The City of Berkeley’s Office of Energy and Sustainable Development is developing moderate income assessment incentives that will be rolled out in conjunction with the 2020 phase in for single family homes so that people who want to pursue efficiency have an alternate to the hardship deferral.


In a letter to the Berkeley City Council, The League of Women Voters Berkeley, Albany, Emeryville expressed concerns that the cost of the fee and audit may be unreasonably high for many homeowners.  Although there is an exemption for low-income owners, they need to apply and it may only cover very low incomes.   Knowing the actual dollar amounts of available government and agency subsidies and incentives, who will be able to take advantage of them and whether they continue into the future is critical in evaluating the impact of the Ordinance on families.  The City Council has asked the Berkeley Energy Commission and Office of Sustainable Development for a listing of the rebates and incentives.  These are apparently constantly changing which needs to be noted.

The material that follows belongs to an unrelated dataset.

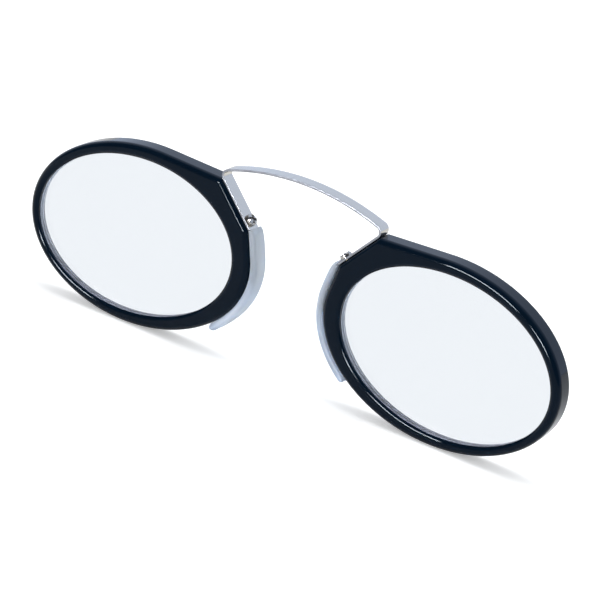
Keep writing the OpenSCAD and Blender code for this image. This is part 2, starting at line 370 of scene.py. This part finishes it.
def makeRim(side, sideName):
    s = rimSizes
    around = [directionOf(lensOval, p) for p in rimOutline()]
    loops = []

    def outside(inset, y):
        loops.append([p + yAxis * y for p in rimOutline(inset)])

    def inside(grow, y):
        loops.append([ovalPoint(lensOval, a, grow) + yAxis * y for a in around])

    for sine, cosine in quarter(s["backSteps"]):
        outside(s["backRound"] * (1 - sine), s["back"] - s["backRound"] * (1 - cosine))
    for sine, cosine in quarter(s["outerSteps"]):
        outside(s["outerRound"] * (1 - cosine), s["front"] + s["outerDeep"] * (1 - sine))
    slope = math.radians(s["innerSlope"])
    for i in range(s["innerSteps"] + 1):  # the front rounds over towards the lens and stops in a crease
        a = slope * i / s["innerSteps"]
        inside(s["innerRound"] * (1 - math.sin(a) / math.sin(slope)),
               s["front"] + s["innerRound"] * (1 - math.cos(a)) / math.sin(slope))
    for grow, y in ((0, "grooveFront"), (s["grooveDepth"], "grooveFront"),
                    (s["grooveDepth"], "grooveBack"), (0, "grooveBack")):
        inside(grow, s[y])
    for sine, cosine in quarter(s["lensSideSteps"]):
        inside(s["lensSideRound"] * (1 - cosine), s["back"] - s["lensSideRound"] * (1 - sine))
    bm = bmesh.new()
    growLoops(bm, loops + loops[:1])
    piece = finishPiece(bm, "rimShell" + sideName, ["rim"], side)
    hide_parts("rim_" + sideName.lower())
    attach(piece, sideName.lower() + "_side")


# Lenses

lensSizes = dict(front=-1.1, edge=2.2, radius=290.0, gap=0.05, tongue=0.5, tongueWidth=0.8,
                 backRing=0.5, steps=192, rings=14)


def makeLens(side, sideName):
    s = lensSizes
    bm = bmesh.new()
    back = s["front"] + s["edge"]
    middle = (s["front"] + back) / 2
    half = s["tongueWidth"] / 2
    reach = lensOval["w"] / 2 - s["gap"]
    low = math.sqrt(s["radius"] ** 2 - (lensOval["w"] / 2) ** 2)

    def dome(r):
        return s["front"] - (math.sqrt(s["radius"] ** 2 - r * r) - low)

    outline = [(reach * i / s["rings"], dome(reach * i / s["rings"])) for i in range(s["rings"] + 1)]
    outline += [(reach, middle - half), (reach + s["gap"] + s["tongue"], middle - half),
                (reach + s["gap"] + s["tongue"], middle + half), (reach, middle + half),
                (reach, back), (reach - s["backRing"], back), (0, back)]
    verts = [bm.verts.new((r, y, 0)) for r, y in outline]
    edges = [bm.edges.new(pair) for pair in zip(verts, verts[1:])]
    bmesh.ops.spin(bm, geom=verts + edges, cent=(0, 0, 0), axis=(0, 1, 0), dvec=(0, 0, 0),
                   angle=math.radians(360), steps=s["steps"], use_merge=True)
    bmesh.ops.remove_doubles(bm, verts=bm.verts, dist=sameSpot)
    for face in bm.faces:  # the tongue and the edge are ground, not polished
        at = face.calc_center_median()
        face.material_index = int(math.hypot(at.x, at.z) > reach - s["gap"])
    shorter = (lensOval["h"] / 2 - s["gap"]) / reach
    bmesh.ops.scale(bm, vec=(1, 1, shorter), verts=bm.verts)
    for v in bm.verts:  # the dome stays a true sphere under the oval outline
        if v.co.y < s["front"]:
            v.co.y = dome(math.hypot(v.co.x, v.co.z))
    bmesh.ops.transform(bm, verts=bm.verts,
                        matrix=Matrix.Translation(onFace(lensOval["x"], lensOval["z"]))
                        @ Matrix.Rotation(math.radians(lensOval["dip"]), 4, "Y"))
    piece = finishPiece(bm, "lensBlank" + sideName, ["lens", "lensEdge"], side)
    piece.visible_shadow = False  # a clear lens hardly shades the floor
    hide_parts("lens_" + sideName.lower())
    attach(piece, sideName.lower() + "_side")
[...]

At the November 18th City Council meeting, a contractor said he was denied the rebates from PG&E.  After completing extensive energy efficiency work on a remodel, PG&E said he had to be a certified contractor.  The contractor said he has only found two contractors who are certified.  The Council members had concerns about this and requested further research.


Other concerns that have been heard from the community have to do with the repeal of RECO & CECO’s mandatory upgrades at the point of sale of a property.  If informed homeowners are not compelled to make energy efficiency upgrades voluntarily, we will actually lose ground.  The rationale for the replacement of RECO & CECO is that the current ordinances need to be consistent with Title 24 of the California Energy Code.  Now that incentive programs have moved toward whole building performance assessment and improvements, RECO & CECO are ineligible for a wealth of incentives provided by State-mandated rate payer funds under current programs.  RECO & CECO also only reach a small percentage of buildings so the progress is slow.